New Zealand came back strongly after losing the first match by a 138-run margin to take the second game by 64 runs and set up an intriguing final match.
Brendon McCullum, who was declared man of the series after scoring a century in the second match on Friday, notched a 78-ball 76 before off-spinner Ajmal helped Pakistan dismiss New Zealand for 211 all out.
Pakistan were down in the dumps at 101 for nine before Aamir hit a 81-ball 73 not out -- the highest by a number 10 batsman in the history of One-day cricket -- and Ajmal hit 33 to almost snatch victory from the jaws of defeat.
Vettori said the Aamir-Ajmal stand almost turned the match.
"They almost won it for Pakistan," said Vettori, who relied on experienced paceman Jacob Oram to bowl the last over, getting Ajmal out on the first delivery.
"I think we have to look to our bowling performance and say that we defended a 211 total which was fantastic, because we fought as hard as we could under some pressure from Aamir," said Vettori, who admitted he was frustrated by Pakistan's late resistance.

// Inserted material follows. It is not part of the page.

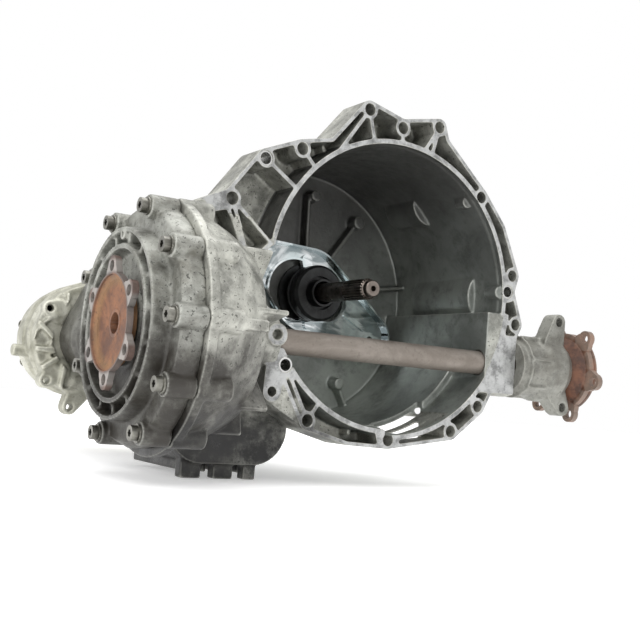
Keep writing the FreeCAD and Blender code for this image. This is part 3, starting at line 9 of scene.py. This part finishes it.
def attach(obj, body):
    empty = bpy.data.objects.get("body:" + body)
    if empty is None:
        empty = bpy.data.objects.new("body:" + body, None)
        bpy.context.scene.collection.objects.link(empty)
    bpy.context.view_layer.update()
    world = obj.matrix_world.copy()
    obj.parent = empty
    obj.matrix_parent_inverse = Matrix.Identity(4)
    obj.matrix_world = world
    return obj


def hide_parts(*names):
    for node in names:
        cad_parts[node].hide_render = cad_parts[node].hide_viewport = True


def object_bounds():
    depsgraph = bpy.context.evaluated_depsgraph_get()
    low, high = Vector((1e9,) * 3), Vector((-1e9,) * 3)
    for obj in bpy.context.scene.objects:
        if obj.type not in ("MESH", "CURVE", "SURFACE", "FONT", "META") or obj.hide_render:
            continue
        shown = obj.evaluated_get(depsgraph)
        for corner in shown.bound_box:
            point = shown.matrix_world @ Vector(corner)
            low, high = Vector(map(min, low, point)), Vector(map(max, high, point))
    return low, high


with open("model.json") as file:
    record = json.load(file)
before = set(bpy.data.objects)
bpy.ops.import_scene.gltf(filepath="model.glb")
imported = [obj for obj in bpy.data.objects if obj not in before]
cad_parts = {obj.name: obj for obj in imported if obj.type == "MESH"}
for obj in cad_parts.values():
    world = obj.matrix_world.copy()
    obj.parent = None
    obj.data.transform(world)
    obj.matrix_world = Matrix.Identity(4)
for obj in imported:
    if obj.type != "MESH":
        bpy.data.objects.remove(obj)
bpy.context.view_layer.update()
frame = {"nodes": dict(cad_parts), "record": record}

NODES = frame["nodes"]

# ---------------------------------------------------------------- camera, floor and light

AZIMUTH = math.radians(-31.93)
ELEVATION = math.radians(-3.31)
ROLL = math.radians(4.36)
CAMERA_PLACE = Vector((-0.6408, -0.8822, -0.1247))
LENS = 58.51
SHIFT = (0.0037, 0.0306)
FLOOR_WIDTH = 12.0
FLOOR_GAP = 0.0005


def add_object(name, data):
    thing = bpy.data.objects.new(name, data)
    bpy.context.scene.collection.objects.link(thing)
    return thing


def add_camera():
    data = bpy.data.cameras.new("view_camera")
    data.sensor_width = 36.0
    data.lens = LENS
    data.shift_x, data.shift_y = SHIFT
    data.clip_start = 0.01
    back = Vector((math.sin(AZIMUTH) * math.cos(ELEVATION), -math.cos(AZIMUTH) * math.cos(ELEVATION),
                   math.sin(ELEVATION)))
    level_right = (-back).cross(Vector((0, 0, 1))).normalized()
    level_up = level_right.cross(-back)
    right = math.cos(ROLL) * level_right + math.sin(ROLL) * level_up
    up = math.cos(ROLL) * level_up - math.sin(ROLL) * level_right
    camera = add_object("view_camera", data)
    turn = Matrix((right, up, back)).transposed()
    camera.matrix_world = Matrix.Translation(CAMERA_PLACE) @ turn.to_4x4()
    bpy.context.scene.camera = camera


def area_light(name, place, target, size, power, colour=(1.0, 1.0, 1.0)):
    data = bpy.data.lights.new(name, "AREA")
    data.shape = "RECTANGLE"
    data.size, data.size_y = size
    data.energy = power
    data.color = colour
    light = add_object(name, data)
    light.location = place
    light.rotation_euler = (Vector(target) - Vector(place)).to_track_quat("-Z", "Y").to_euler()


def add_studio():
    scene = bpy.context.scene
    scene.view_settings.view_transform = "Standard"
    world = bpy.data.worlds.new("studio")
    world.use_nodes = True
    world.node_tree.nodes["Background"].inputs["Color"].default_value = (1.0, 1.0, 1.0, 1.0)
    world.node_tree.nodes["Background"].inputs["Strength"].default_value = 1.0
    scene.world = world
    area_light("key", (-1.3, -1.5, 1.7), (-0.05, 0.1, 0.0), (1.2, 1.2), 20.0)
    area_light("top", (0.2, 0.3, 1.9), (0.0, 0.1, 0.0), (1.6, 1.6), 18.0)
    area_light("side", (-2.0, -0.2, 0.2), (-0.2, 0.0, -0.05), (0.9, 0.9), 5.0)
    low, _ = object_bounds()
    mesh = bpy.data.meshes.new("floor")
    half = FLOOR_WIDTH / 2.0
    z = low[2] - FLOOR_GAP
    corners = [(-half, -half, z), (half, -half, z), (half, half, z), (-half, half, z)]
    mesh.from_pydata(corners, [], [(0, 1, 2, 3)])
    floor = add_object("floor", mesh)
    paper = Paint("floor_paper")
    paper.plain((0.93, 0.93, 0.93), 0.9, 0.0)
    paper.shader.inputs["Emission Color"].default_value = (1, 1, 1, 1)
    paper.shader.inputs["Emission Strength"].default_value = 0.35
    floor.data.materials.append(paper.material)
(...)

"It was obviously very disappointing as we had number of chances, a couple of decisions not going our way, so it was a bit of frustration but we gave ourselves a chance to get the one wicket which gave us relief," said Vettori.
Embattled Pakistani captain Younis Khan refused to accept responsibility for the defeat.
"If I accept (responsibility) then a lot of other things will also come to the fore," said Younis, who declined to discuss rumours of differences with fellow players.
"I am happy with the commitment of the players, we lost because of poor batting," he said.
The Pakistani captain, whose resignation over unproven allegations of match-fixing was last month rejected by the Pakistan Cricket Board, said the jeers from the crowd had not affected him.
"When we win they praise us and make us kings, so it doesn't hurt when they chant slogans against us on defeat," said Younis, adding that he felt his team panicked under pressure.
"(Panicking) is a big problem. Whenever we are under pressure -- a batsman gets run out or two three wickets fall -- we panic. We have to overcome this problem," he said.
Younis praised 17-year-old Aamir's unexpected innings.
"It was a great innings which brought us close to an unexpected win. It is a great sign that youngsters are performing at the highest level."
The two teams now move to Dubai where they will play two Twenty20 matches on November 12 and 13.